Tuesday, January 8, 2008

Shipping Misinformation from Amazon.com

Dear Readers... If you happen to want to purchase a copy of Up Home: Stedman 1903-1909, and you visit Amazon.com to make the purchase, you may see their ridiculous notation that the book "usually ships in 1 to 3 months" if you order it from Amazon. If you see that stupid notation, please don't laugh until cappuccino spurts from your nose. Just contact me, via this blog, and I'll see that you get a copy in a fraction of Amazon's ridiculous time frame. Those morons must think the book is being written in longhand, one copy at a time, by monks cloistered somewhere in the Hindu Kush, and shipped via slow boat from China. As you may have gathered, Amazon.com presently holds a high ranking position on my personal fecal roster.

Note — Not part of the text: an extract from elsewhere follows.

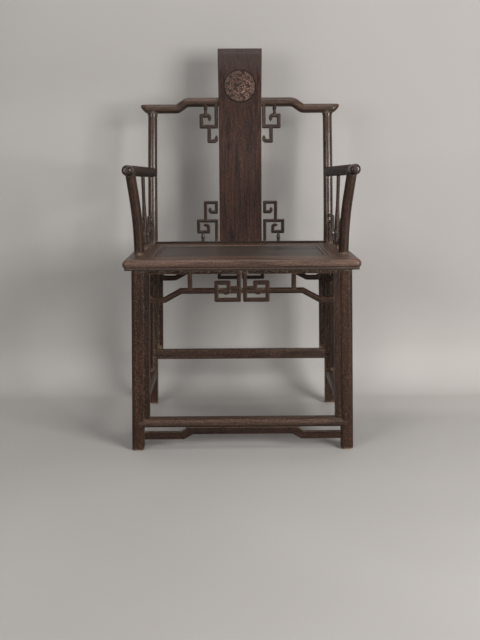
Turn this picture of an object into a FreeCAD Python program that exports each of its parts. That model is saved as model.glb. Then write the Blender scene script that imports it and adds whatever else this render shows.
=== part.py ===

NOT THAT THEY BLOODY WELL CARE. They'll just blunder on like a nearsighted elephant, damning their authors to literary perdition by stupid listings of the type I'm bitching about here. Do you suppose the bitching will help? Please cast your votes.

Tuesday, January 1, 2008

A New Year's Greeting

THE CURMUDGEON’S SON SITS IN THE SUNSHINE ON NEW YEAR'S DAY AND GRIPES ABOUT THE HUMAN CONDITION
ON THIS DAY of resolutions and good intentions to reinvent our lives, it’s interesting to ponder why this impulse tends to strike only once a year. It’s like opening the windows on the first balmy, breezy day in the spring and letting in something to lighten the stale air we've been breathing all winter. The Solstice is past. The days begin to lengthen, however imperceptibly. The urge to shake off the shackles of the past peeks out like the sun from behind a dark cloud. Freedom! Why are we so afraid of it? Why do others get so anxious and disapproving when we talk about it – or, God forbid, actually practice it? In every social environment I’ve ever occupied, it’s been the same: whether they’ll admit it or not, people don’t want other people to start acting too free. I think it’s why New Year’s Day is a day off for so many of us. It’s how society lets us get this “I’m free” nonsense out of our systems for a day, before we slip back into the warm bath of mediocrity and self-imposed bondage in which we’ll soak for the next 364 days – unless death or insanity grabs us first. That’s more than just a little gloomy, isn’t it? You’ll have to decide for yourself whether you find a kernel of truth in it. This New Year’s Day of 2008, my take on it is that freedom is for the very young, the very old and the very crazy. So have a crazy new year! I certainly intend give it my best shot. Or so I say today, and here highly resolve. But I suspect the warm bath will be waiting tomorrow. Clem.